The PJ Tatler

Anti-Redskins Group Slams Jeb Support, Says Team Name Harmful to Children

Activists says Jeb Bush isn’t recognizing the harm done to children by Washington’s football team by supporting the Redskins name.

Bush told “The Arena,” a new show debuting Friday on Sirius XM’s POTUS channel, that the Redskins shouldn’t give into political pressure.

“I don’t think it should change it,” he said. “But again, I don’t think politicians ought to be having any say about that, to be honest with you. I don’t find it offensive. Native American tribes generally don’t find it offensive.”

The former Florida governor added: “We had a similar kind of flap with FSU, if you recall, the Seminoles. And the Seminole tribe itself kind of came to the defense of the university and it subsided.”
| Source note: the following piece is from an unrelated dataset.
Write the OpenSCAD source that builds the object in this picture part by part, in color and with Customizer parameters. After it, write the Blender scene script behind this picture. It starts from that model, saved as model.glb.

“It’s a sport, for crying out loud. It’s a football team,” Bush said. “Washington has a huge fan base — I’m missing something here, I guess.”

The Change the Mascot campaign, which includes politicians, some Native American tribes and civil rights groups, responded to Bush in a statement noting “social science research has shown that the NFL’s promotion of the R-word racial slur has particularly serious effects on Native American children.”

“Recently, the governor has used offensive language to describe immigrants and he has denigrated America’s multicultural heritage,” Change the Mascot said, referencing Bush’s comments that the GOP’s message to minority voters “is one of hope and aspiration — it isn’t one of division and ‘get in line and we’ll take care of you with free stuff.’”

“Now he is endorsing the NFL’s preferred racial slur against Native Americans. That is disappointing, but sadly not surprising. In recent weeks it emerged publicly that one of his major donors is the Washington NFL team’s owner — a billionaire who has a direct financial interest in continuing to promote this racial slur,” the anti-Redskins campaign continued.

“What is surprising is that in promoting the use of this slur, the governor somehow believes he speaks for Native Americans and can assert that Native American people do not find this slur offensive. He clearly is missing something.  What is even more appalling is the governor’s declaration that because he personally doesn’t find this slur offensive, that makes it acceptable.”

A poll last year found two-thirds of Native Americans surveyed calling the name offensive. Tribes have been divided over the name even in protests.

“This should be a very simple open-and-shut issue in the 2016 campaign: No presidential candidate should be promoting this racial slur against Native Americans,” Change the Mascot said.